ひみつ基地

ひみつ基地暮らし。

ソロー的隠遁譚。

梅雨の合間の晴れた日の夕方、こっそりと屋上に上る。暑くなく寒くもないいい季候で、帝都は一日を締めくくろうとする夕暮れ的活気をここまで響かせてくる。折れた骨を気遣いながら、あぐらをかいて背伸びする。コルセットが音を立てる。
テレビを観るのをやめて久しいので、時間がたっぷりある。では何をするかというと、本を読んで、ご飯を作り、医者に眉をひそめられない程度の運動をして、掃除して、酒を飲んで寝る。この繰り返しである。この僥倖的長期休暇をどう活用するかのプランが無いわけではないが、声高に宣言するほど厚顔でもなし、まあ、ゆるゆるとやっているわけである。高邁な精神など一切なし。流れにゆだねる感覚の楽しさを贅沢に味わっているこのイレギュラーな時間も、あと少しで終了である。その先は喧噪の奔流に飛び込む、いつものあれが待っているのだが、そんなことを今から想像するほど勿体ない時間を過ごすつもりはない。
こうやって外から世界を眺めていると、なんと雑音の多いことか。無責任なイノセンスを纏って、あるいは絶対善とスノビズムのカクテルに酔いながら、他者の批判を垂れ流す。
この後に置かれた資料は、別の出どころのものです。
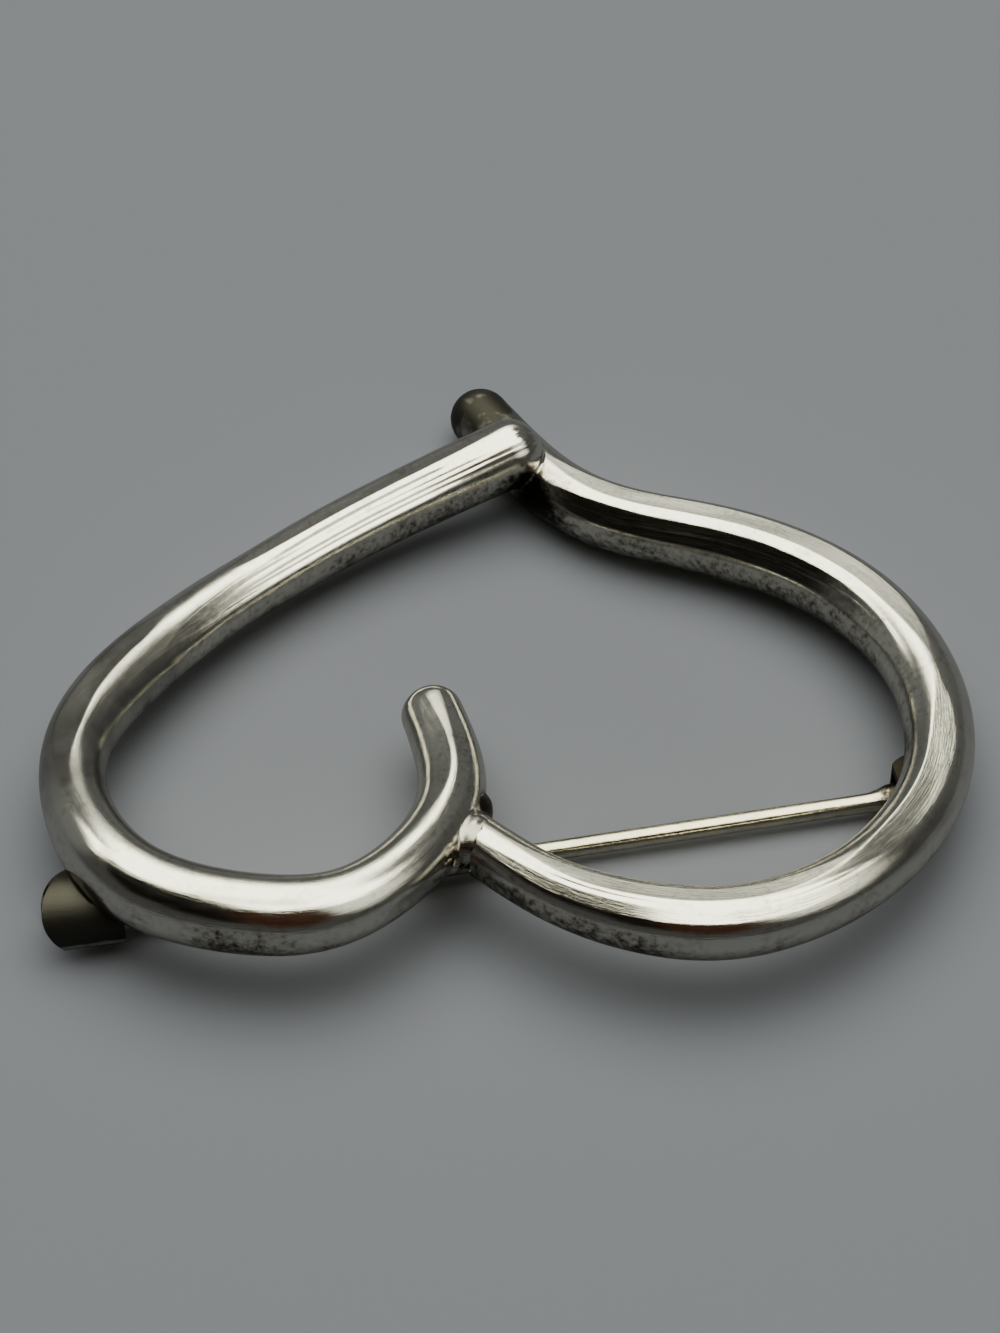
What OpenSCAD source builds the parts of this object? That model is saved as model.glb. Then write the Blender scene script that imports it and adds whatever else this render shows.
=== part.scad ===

目的はよりよい世界に向けた改善や誘導ではない。他者を打って自身のスタンスを確認する。自分をかわいがる、自分を可愛そうがる。うんざり。うんざり。うんざり。ホールデン・コールフィールドならなんていうだろう。
なんてぇいうことをふと思ってしまうあたり、暇してしまっているのだろう。残りの休暇は、なるべく無駄な時間を作らないようにすごそうとおもいます。中学生の夏休みに向けた決意的な眉の若さで、割と本気で思っているのでした。蜂蜜色の風に吹かれながら、夕焼け空を見上げて。